[Start of DATA FOR THE TASK]

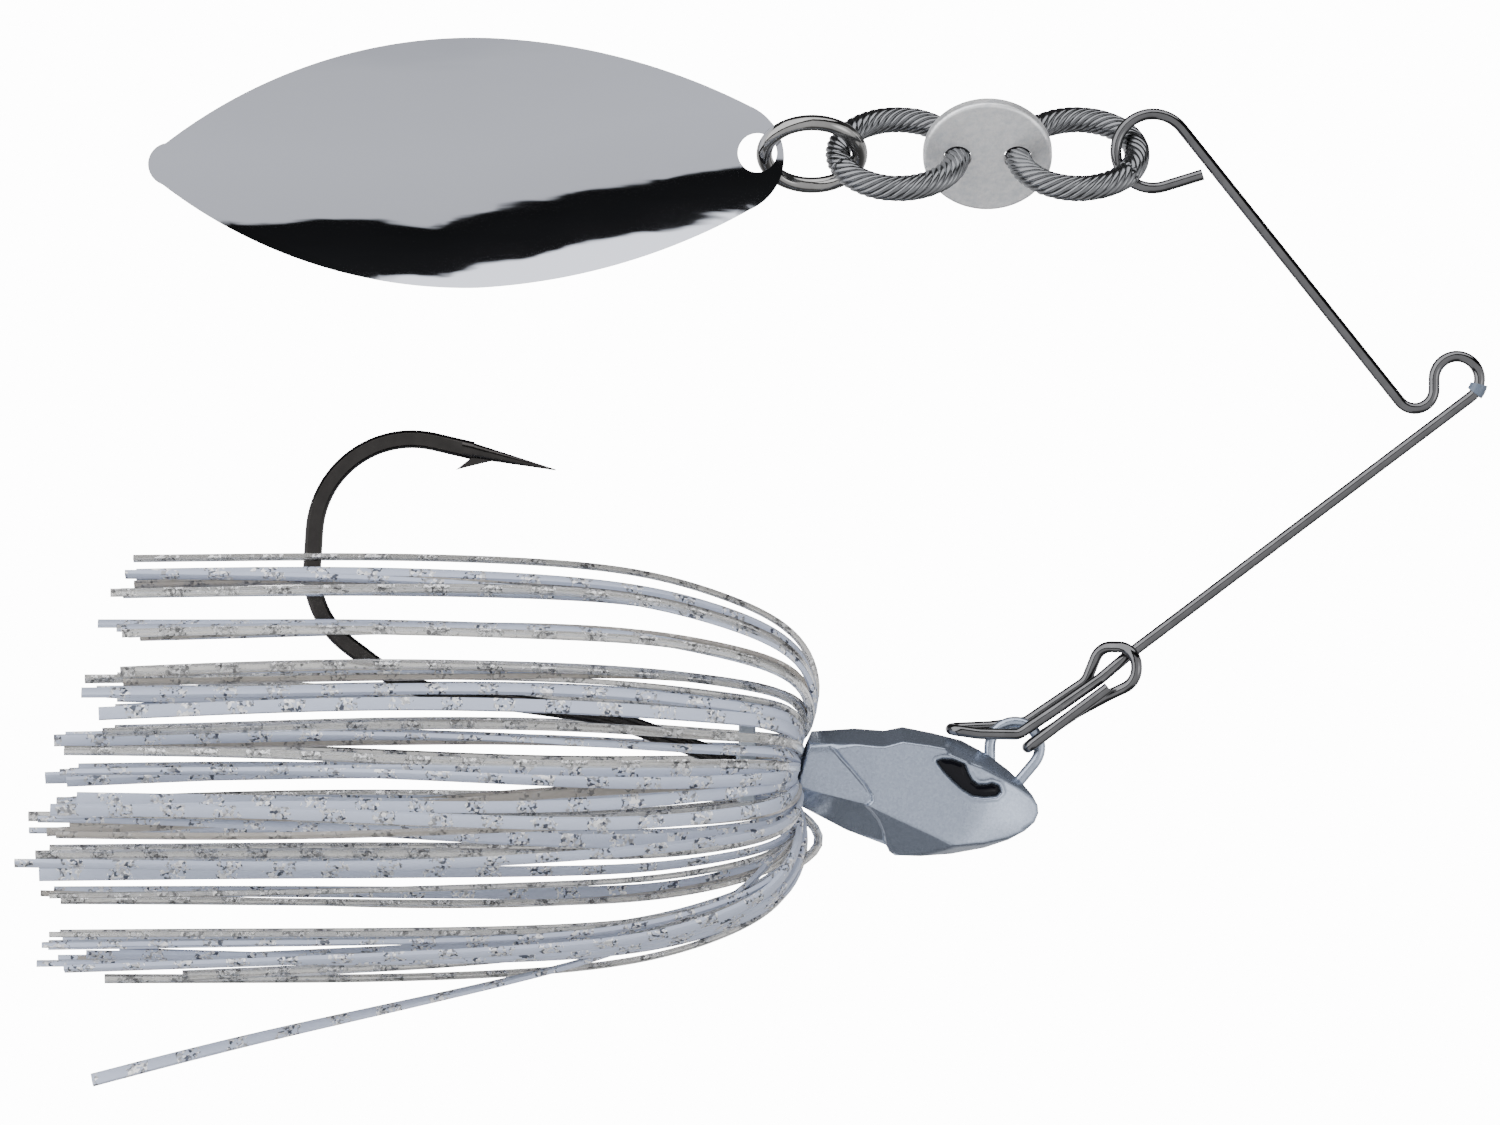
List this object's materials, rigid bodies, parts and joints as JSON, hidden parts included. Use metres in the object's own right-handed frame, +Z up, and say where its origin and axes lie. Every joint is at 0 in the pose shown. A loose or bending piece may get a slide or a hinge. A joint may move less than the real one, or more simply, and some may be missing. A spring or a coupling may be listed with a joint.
{
  "type": "spinnerbait",
  "caption": "Spinnerbait with a willow-leaf blade on a chain of twisted rings, a bent wire arm with a self-latching clip, a painted faceted head, a hook and a silicone skirt",
  "frame": {"origin": "centre of the line tie, the round loop at the front of the wire arm", "axes": "+X forward, the way the lure is pulled; +Z up, from the head to the blade; +Y across, to the lure's left"},
  "size_m": [0.1287, 0.041, 0.0924],
  "materials": {
    "stainless_wire": "drawn stainless wire, slightly glossy",
    "band_blue": "small blue-grey heat-shrunk sleeve",
    "link_steel": "twisted stainless strands",
    "disc_steel": "tumbled grey metal, fine satin grain",
    "ring_steel": "polished stainless wire",
    "blade_chrome": "mirror plating with faint ripples",
    "head_paint": "metallic blue-grey lacquer over a lead casting",
    "ring_paint": "steel wire ring with a coat of the head's lacquer",
    "eye_black": "gloss black",
    "hook_steel": "dark gunmetal plating",
    "band_rubber": "elastic silicone band",
    "pearl_silicone": "pale blue-white silicone with silver glitter patches",
    "clear_silicone": "clear silicone with silver flakes",
    "smoke_silicone": "smoky taupe translucent silicone"
  },
  "bodies": {
    "arm": {"wire_arm": "stainless_wire", "line_tie_band": "band_blue"},
    "bait": {"head": "head_paint", "head_ring": "ring_paint", "hook": "hook_steel", "eye_left": "eye_black", "eye_right": "eye_black", "skirt_band": "band_rubber", "skirt_pearl": "pearl_silicone", "skirt_clear": "clear_silicone", "skirt_smoke": "smoke_silicone", "skirt_stray": "pearl_silicone"},
    "front_link": {"link_front": "link_steel"},
    "disc": {"chain_disc": "disc_steel"},
    "rear_link": {"link_rear": "link_steel"},
    "ring": {"jump_ring": "ring_steel"},
    "spinner": {"blade": "blade_chrome"}
  },
  "joints": [
    {"name": "head_pitch", "type": "hinge", "parent": "arm", "child": "bait", "pos_m": [-0.03775, 0, -0.0324], "axis": [0, -1, 0], "range_deg": [0, 55]},
    {"name": "front_link_swing", "type": "hinge", "parent": "arm", "child": "front_link", "pos_m": [-0.02675, 0, 0.02006], "axis": [0, 1, 0], "range_deg": [-3, 40]},
    {"name": "disc_swing", "type": "hinge", "parent": "front_link", "child": "disc", "pos_m": [-0.03865, 0, 0.0198], "axis": [0, 0.7986, 0.6018], "range_deg": [-2, 25]},
    {"name": "rear_link_swing", "type": "hinge", "parent": "disc", "child": "rear_link", "pos_m": [-0.04395, 0, 0.0198], "axis": [0, 0.7986, 0.6018], "range_deg": [-2, 25]},
    {"name": "ring_swing", "type": "hinge", "parent": "rear_link", "child": "ring", "pos_m": [-0.05445, 0, 0.0198], "axis": [0, 0.7986, 0.6018], "range_deg": [-2, 25]},
    {"name": "blade_swing", "type": "hinge", "parent": "ring", "child": "spinner", "pos_m": [-0.06095, 0, 0.0198], "axis": [0, 0.7771, -0.6293], "range_deg": [-8, 15]}
  ]
}
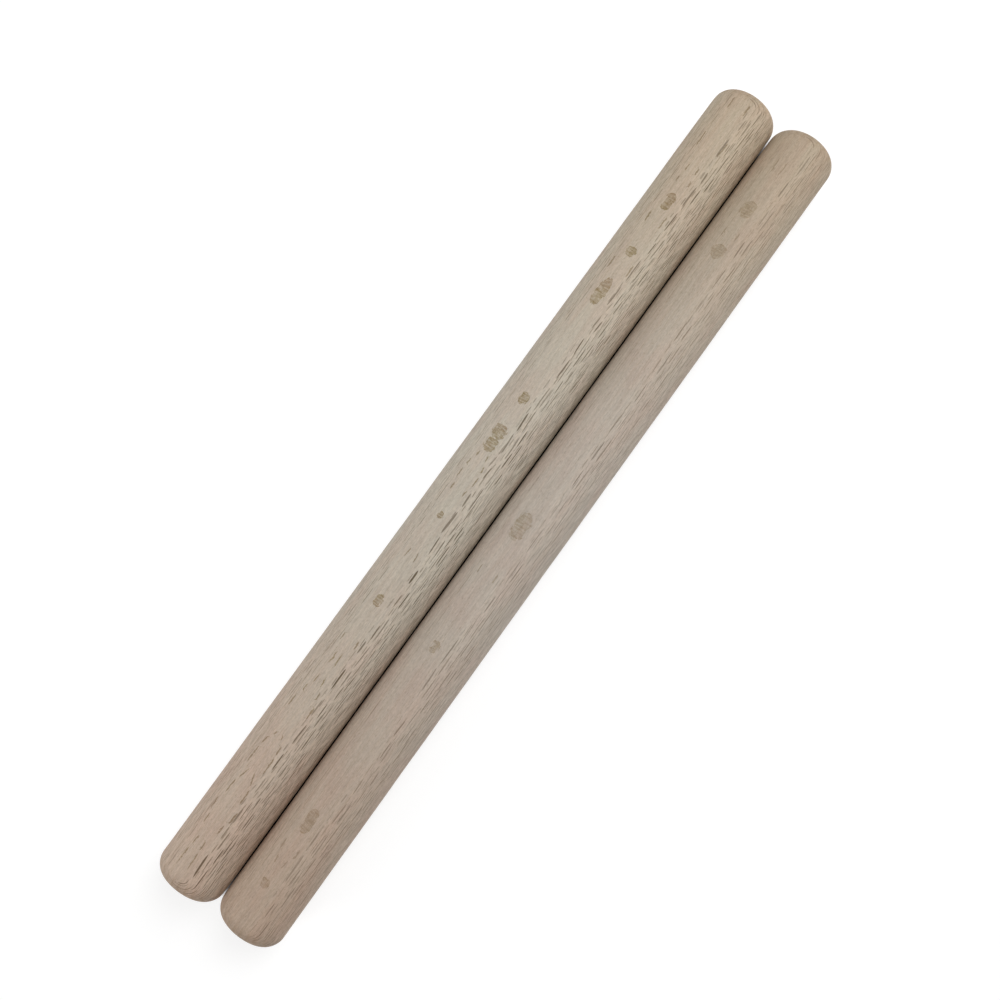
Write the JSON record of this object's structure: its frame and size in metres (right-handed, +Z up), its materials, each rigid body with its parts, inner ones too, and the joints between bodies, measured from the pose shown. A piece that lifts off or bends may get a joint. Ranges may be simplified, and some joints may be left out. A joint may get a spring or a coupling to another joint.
{
  "type": "claves",
  "caption": "Pair of plain cylindrical hardwood percussion sticks with rounded ends, lying side by side; one is held and struck with the other.",
  "frame": {"origin": "on the surface the sticks lie on, midway between the two sticks and midway along them", "axes": "+X along the sticks, +Y from the striking clave to the held clave, +Z up"},
  "size_m": [0.3, 0.0444, 0.022],
  "materials": {
    "held_beech": "matte",
    "striking_beech": "matte"
  },
  "bodies": {
    "held": {"held_clave": "held_beech"},
    "striking": {"striking_clave": "striking_beech"}
  },
  "joints": [
    {"name": "strike_stroke", "type": "slide", "parent": "held", "child": "striking", "axis": [0, -1, 0], "range_m": [0, 0.15]}
  ]
}
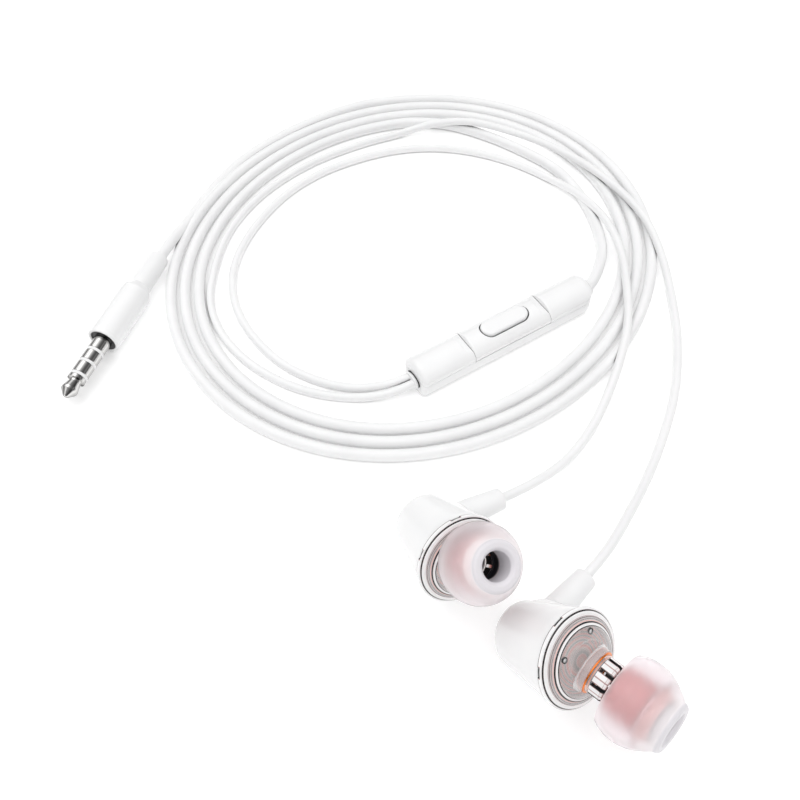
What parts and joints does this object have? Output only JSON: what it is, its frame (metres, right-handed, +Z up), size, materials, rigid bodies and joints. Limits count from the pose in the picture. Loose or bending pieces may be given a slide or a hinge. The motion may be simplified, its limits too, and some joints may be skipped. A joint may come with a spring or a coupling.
{
  "type": "wired earphones",
  "caption": "Wired in-ear earphones: angled ear pieces with silicone tips, in-line remote with rocking volume key and button, 3.5 mm four-pole plug, coiled cord.",
  "frame": {"origin": "on the surface below the centre of the pair of ear pieces, without the cord, the remote and the plug", "axes": "+Z up from the surface, +Y from the ear pieces towards the coil, +X to the right with the plug on the left"},
  "size_m": [0.1201, 0.1585, 0.0228],
  "materials": {
    "white_gloss": "glossy moulded, faint flow marks",
    "white_soft": "satin elastomer",
    "clear_shell": "clear gloss moulding",
    "silicone": "translucent smooth silicone",
    "pink_core": "translucent coloured core",
    "dark_plastic": "matte",
    "steel": "satin",
    "nickel": "polished nickel",
    "copper": "bare copper",
    "film": "thin clear film",
    "board": "solder mask",
    "cord": "satin elastomer jacket"
  },
  "bodies": {
    "earphones": {"left_rear_housing": "white_gloss", "left_strain_relief": "white_soft", "left_front_shell": "clear_shell", "left_seal_ring": "dark_plastic", "left_nozzle_crown": "clear_shell", "left_nozzle_ring": "copper", "left_nozzle_mesh": "steel", "left_driver_frame": "dark_plastic", "left_magnet": "steel", "left_yoke": "steel", "left_top_plate": "steel", "left_voice_coil": "copper", "left_diaphragm": "film", "left_terminal_board": "board", "left_cable_knot": "white_soft", "right_rear_housing": "white_gloss", "right_strain_relief": "white_soft", "right_front_shell": "clear_shell", "right_seal_ring": "dark_plastic", "right_nozzle_crown": "clear_shell", "right_nozzle_ring": "copper", "right_nozzle_mesh": "steel", "right_driver_frame": "dark_plastic", "right_magnet": "steel", "right_yoke": "steel", "right_top_plate": "steel", "right_voice_coil": "copper", "right_diaphragm": "film", "right_terminal_board": "board", "right_cable_knot": "white_soft", "remote_lower_shell": "white_gloss", "remote_lead_cap": "white_gloss", "remote_plug_cap": "white_gloss", "remote_switch_body": "steel", "remote_volume_switches": "steel", "remote_rocker_rests": "steel", "remote_circuit_board": "board", "remote_microphone": "steel", "remote_lead_grommet": "dark_plastic", "remote_main_grommet": "white_soft", "plug_tip_contact": "nickel", "plug_ring_contact_1": "nickel", "plug_ring_contact_2": "nickel", "plug_sleeve_contact": "nickel", "plug_insulators": "white_soft", "plug_collar": "dark_plastic", "plug_grip": "white_gloss", "plug_strain_relief": "white_soft", "cord_coil": "cord", "cord_plug_end": "cord", "cord_remote_end": "cord", "cord_lead_left": "cord", "cord_lead_right": "cord"},
    "call_button": {"remote_button": "white_gloss", "remote_switch_plunger": "dark_plastic"},
    "volume_rocker": {"remote_volume_rocker": "white_gloss"},
    "left_tip": {"left_ear_tip": "silicone", "left_tip_core": "pink_core"},
    "right_tip": {"right_ear_tip": "silicone", "right_tip_core": "pink_core"}
  },
  "joints": [
    {"name": "call_button_press", "type": "slide", "parent": "earphones", "child": "call_button", "axis": [0, 0, -1], "range_m": [0, 0.0003], "stiffness_N_per_m": 2000},
    {"name": "volume_rock", "type": "hinge", "parent": "earphones", "child": "volume_rocker", "pos_m": [0.0002, 0.0594, 0.0044], "axis": [-0.5373, 0.8434, 0], "range_deg": [-1, 1], "stiffness_Nm_per_rad": 0.3},
    {"name": "left_tip_pull", "type": "slide", "parent": "earphones", "child": "left_tip", "axis": [0.3453, -0.4635, 0.816], "range_m": [0, 0.0056]},
    {"name": "right_tip_pull", "type": "slide", "parent": "earphones", "child": "right_tip", "axis": [0.7095, -0.6851, 0.165], "range_m": [-0.003, 0.003]}
  ]
}
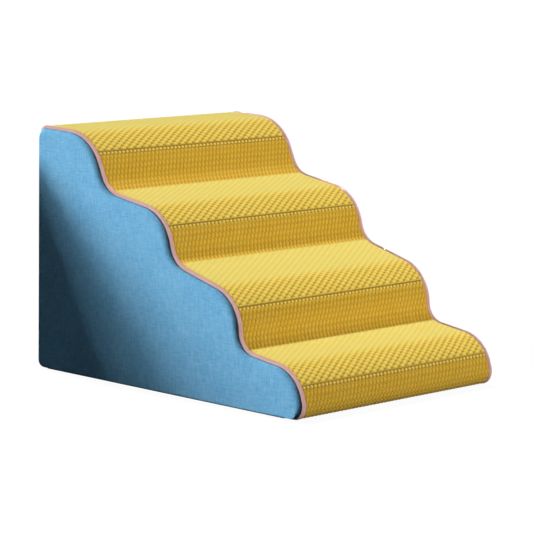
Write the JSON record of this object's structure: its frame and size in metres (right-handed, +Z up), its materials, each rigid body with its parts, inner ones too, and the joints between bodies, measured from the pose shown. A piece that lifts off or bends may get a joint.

[End of DATA FOR THE TASK]

WHAT YOU ARE ASKED TO DO: Among the lines of the material, find those that hold the word "pieces" and copy them.

ANSWER TO THIS PROBLEM:
What parts and joints does this object have? Output only JSON: what it is, its frame (metres, right-handed, +Z up), size, materials, rigid bodies and joints. Limits count from the pose in the picture. Loose or bending pieces may be given a slide or a hinge. The motion may be simplified, its limits too, and some joints may be skipped. A joint may come with a spring or a coupling.
  "caption": "Wired in-ear earphones: angled ear pieces with silicone tips, in-line remote with rocking volume key and button, 3.5 mm four-pole plug, coiled cord.",
  "frame": {"origin": "on the surface below the centre of the pair of ear pieces, without the cord, the remote and the plug", "axes": "+Z up from the surface, +Y from the ear pieces towards the coil, +X to the right with the plug on the left"},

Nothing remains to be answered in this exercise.